China's fixed asset investment grew strongly in the first two months of this year in the face of a concerted campaign by the central government to ease spending in a number of fast-growing sectors of the economy.
But the figures released on Wednesday by the National Bureau of Statistics contain a silver lining, as the largest rises in investment were in the energy and power sectors, which have suffered from severe bottlenecks over the past year.
Fixed asset investment grew by 24.5 per cent year-on-year in January and February, an outcome “very much on the high side” of expectations, according to Jonathan Anderson, of UBS in Hong Kong.
Investment in the so-called bottleneck sectors of coal, power and agriculture, however, grew much faster by 149, 60 and 70 per cent respectively on the same period last year.
Large numbers of cities in China have suffered power shortages since 2003, while overstretched railways and ports have struggled to meet rapidly rising demand for raw materials needed by the energy and steel industries.

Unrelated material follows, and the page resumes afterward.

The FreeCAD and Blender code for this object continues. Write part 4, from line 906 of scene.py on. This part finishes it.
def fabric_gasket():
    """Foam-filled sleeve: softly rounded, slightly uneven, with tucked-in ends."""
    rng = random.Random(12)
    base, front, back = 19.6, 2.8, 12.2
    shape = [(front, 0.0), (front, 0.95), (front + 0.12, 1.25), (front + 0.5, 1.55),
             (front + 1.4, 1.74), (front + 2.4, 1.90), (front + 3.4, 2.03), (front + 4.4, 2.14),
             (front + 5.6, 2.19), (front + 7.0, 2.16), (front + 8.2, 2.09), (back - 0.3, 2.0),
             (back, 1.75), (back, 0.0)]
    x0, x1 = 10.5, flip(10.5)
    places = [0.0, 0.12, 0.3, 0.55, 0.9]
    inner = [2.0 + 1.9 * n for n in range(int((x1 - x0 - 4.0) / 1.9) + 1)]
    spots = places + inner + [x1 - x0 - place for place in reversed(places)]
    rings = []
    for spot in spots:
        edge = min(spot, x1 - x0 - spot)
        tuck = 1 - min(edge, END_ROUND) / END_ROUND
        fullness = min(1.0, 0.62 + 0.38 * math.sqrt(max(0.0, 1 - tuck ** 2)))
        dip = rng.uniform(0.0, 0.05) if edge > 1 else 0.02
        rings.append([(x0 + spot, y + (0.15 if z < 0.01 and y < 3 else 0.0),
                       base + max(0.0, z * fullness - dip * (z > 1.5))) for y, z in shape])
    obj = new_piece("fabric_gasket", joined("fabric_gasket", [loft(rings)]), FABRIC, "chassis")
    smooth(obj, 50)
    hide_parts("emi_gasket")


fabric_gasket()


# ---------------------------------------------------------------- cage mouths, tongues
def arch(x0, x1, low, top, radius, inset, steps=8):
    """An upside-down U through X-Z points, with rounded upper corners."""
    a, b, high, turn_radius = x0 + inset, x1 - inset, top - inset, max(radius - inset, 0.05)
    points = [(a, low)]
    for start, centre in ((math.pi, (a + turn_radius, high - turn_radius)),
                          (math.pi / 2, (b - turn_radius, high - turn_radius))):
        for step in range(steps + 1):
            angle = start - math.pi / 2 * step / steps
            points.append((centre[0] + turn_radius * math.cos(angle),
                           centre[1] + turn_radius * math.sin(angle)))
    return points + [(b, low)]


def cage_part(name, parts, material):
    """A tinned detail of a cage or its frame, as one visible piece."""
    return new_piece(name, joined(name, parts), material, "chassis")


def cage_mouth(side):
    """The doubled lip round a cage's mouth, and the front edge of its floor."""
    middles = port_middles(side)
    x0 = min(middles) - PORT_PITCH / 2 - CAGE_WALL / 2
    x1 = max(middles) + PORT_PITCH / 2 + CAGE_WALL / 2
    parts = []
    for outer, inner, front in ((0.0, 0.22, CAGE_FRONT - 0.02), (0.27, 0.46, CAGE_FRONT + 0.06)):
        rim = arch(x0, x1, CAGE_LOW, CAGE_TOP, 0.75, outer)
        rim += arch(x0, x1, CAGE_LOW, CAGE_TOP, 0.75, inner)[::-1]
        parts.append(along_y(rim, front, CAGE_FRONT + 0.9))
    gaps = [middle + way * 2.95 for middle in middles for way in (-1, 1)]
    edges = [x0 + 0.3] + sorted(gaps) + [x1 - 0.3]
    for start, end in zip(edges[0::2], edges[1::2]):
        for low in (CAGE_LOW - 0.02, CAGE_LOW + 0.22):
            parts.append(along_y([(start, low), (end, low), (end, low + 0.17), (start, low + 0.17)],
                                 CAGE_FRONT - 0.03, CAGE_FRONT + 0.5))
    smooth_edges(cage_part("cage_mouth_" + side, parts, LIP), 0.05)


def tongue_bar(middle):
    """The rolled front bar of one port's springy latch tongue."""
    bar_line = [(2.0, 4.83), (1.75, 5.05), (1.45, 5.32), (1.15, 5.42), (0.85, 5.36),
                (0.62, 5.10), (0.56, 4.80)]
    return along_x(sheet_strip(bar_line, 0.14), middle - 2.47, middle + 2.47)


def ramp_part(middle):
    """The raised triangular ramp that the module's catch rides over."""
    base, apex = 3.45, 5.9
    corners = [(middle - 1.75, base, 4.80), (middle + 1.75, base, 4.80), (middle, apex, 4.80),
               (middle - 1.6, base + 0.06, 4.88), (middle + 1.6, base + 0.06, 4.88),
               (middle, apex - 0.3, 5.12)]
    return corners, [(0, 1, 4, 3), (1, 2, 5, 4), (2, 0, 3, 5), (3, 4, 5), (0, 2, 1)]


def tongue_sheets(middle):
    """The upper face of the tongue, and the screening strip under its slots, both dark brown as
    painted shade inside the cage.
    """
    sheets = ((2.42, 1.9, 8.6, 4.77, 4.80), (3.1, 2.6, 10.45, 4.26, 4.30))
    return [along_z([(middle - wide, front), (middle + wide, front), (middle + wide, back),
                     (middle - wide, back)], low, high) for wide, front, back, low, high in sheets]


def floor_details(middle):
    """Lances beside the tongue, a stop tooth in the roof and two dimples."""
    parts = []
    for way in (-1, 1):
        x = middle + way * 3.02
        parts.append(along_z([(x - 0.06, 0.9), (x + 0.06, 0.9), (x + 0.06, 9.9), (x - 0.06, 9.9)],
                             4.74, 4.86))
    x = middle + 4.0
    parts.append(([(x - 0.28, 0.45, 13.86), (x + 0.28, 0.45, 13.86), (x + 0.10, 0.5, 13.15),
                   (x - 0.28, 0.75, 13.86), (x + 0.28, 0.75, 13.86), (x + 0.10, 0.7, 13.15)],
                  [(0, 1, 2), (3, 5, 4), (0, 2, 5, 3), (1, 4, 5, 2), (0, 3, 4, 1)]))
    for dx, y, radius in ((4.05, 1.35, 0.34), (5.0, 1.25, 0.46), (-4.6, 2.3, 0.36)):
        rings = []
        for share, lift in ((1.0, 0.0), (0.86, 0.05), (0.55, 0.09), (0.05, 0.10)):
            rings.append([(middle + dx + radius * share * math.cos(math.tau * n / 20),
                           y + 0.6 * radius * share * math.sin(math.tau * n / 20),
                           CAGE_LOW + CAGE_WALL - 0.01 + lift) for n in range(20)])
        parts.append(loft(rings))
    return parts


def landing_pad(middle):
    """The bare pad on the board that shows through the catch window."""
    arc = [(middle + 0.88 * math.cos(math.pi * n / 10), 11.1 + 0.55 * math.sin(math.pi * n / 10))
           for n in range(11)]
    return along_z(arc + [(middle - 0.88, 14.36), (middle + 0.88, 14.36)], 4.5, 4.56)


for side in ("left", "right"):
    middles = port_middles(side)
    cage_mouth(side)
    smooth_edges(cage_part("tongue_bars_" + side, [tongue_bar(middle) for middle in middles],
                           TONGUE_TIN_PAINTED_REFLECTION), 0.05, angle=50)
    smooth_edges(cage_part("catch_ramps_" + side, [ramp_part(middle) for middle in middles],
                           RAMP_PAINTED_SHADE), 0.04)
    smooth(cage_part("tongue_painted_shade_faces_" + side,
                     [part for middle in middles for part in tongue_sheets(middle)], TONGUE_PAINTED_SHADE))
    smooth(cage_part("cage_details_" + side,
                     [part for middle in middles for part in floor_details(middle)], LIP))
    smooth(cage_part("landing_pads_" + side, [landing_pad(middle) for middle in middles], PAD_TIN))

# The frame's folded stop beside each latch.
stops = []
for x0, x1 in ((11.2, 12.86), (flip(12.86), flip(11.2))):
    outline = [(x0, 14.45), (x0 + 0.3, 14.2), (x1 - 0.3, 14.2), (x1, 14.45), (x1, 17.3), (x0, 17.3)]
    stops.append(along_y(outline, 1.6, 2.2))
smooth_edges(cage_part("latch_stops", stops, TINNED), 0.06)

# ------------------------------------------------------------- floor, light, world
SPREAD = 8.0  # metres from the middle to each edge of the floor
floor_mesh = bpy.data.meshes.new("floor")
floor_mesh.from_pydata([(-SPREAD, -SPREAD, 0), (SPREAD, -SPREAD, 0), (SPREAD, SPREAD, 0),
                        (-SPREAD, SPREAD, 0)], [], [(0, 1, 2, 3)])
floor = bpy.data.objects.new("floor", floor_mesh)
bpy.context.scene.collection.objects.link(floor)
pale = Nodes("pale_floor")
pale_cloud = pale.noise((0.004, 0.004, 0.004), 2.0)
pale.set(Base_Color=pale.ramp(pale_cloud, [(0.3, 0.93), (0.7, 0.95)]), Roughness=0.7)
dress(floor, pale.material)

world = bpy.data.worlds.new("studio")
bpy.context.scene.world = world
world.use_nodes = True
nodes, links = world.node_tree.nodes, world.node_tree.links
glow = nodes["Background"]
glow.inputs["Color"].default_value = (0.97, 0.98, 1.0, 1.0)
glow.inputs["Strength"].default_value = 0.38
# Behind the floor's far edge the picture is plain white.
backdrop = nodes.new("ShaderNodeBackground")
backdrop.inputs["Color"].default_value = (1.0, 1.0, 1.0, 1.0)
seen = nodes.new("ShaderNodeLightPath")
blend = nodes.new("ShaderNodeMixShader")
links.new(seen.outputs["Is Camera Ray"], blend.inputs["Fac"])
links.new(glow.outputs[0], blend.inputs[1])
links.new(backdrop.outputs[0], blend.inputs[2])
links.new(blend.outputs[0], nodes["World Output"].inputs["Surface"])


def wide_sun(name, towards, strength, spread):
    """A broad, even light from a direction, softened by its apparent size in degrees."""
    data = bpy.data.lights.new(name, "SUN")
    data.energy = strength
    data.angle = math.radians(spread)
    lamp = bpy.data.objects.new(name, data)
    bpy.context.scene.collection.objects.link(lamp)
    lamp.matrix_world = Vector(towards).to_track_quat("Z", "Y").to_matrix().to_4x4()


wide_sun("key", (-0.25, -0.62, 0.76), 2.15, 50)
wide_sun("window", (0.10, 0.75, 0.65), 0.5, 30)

“The rises mostly seem to be government-driven ‘de-bottlenecking' investment,” said Hong Liang, of Goldman Sachs in Hong Kong.
By contrast, investment in basic materials, such as steel and ferrous metals, was down 9 per cent compared to 2004.
The overall rise of 25 per cent is well ahead of the government's target of 16 per cent for the whole year increase for fixed asset investment.
However January and February are not usually reliable indicators for the whole year, as many projects in China are not started until after the Chinese new year, in March.
Fixed asset investment figures also include land transfers, which can also distort their accuracy.
While it has strived to prick an investment bubble in some sectors, notably construction and related industries, the Chinese government does not want the economy to grow at much less than 8-9 per cent.
Wen Jiabao, China's premier, said this week the macro-economic controls introduced last April after a surge in investment in late 2003 and early 2004 would still be deployed by the government when appropriate.
But Mr Wen also said the controls had been very “successful”, an indication that government fears of a dangerous overheating in the economy have substantially eased.
Mr Anderson of UBS said the numbers showed that the governments tightening was “clearly working in overheated sectors, and thus the risks of an economy-wide capacity ‘blowout' are falling”.
“However, the investment figure is relatively high even by the benchmark of our GDP forecast, which means that growth risks could still be skewed to the upside,” he said in a research report on Wednesday.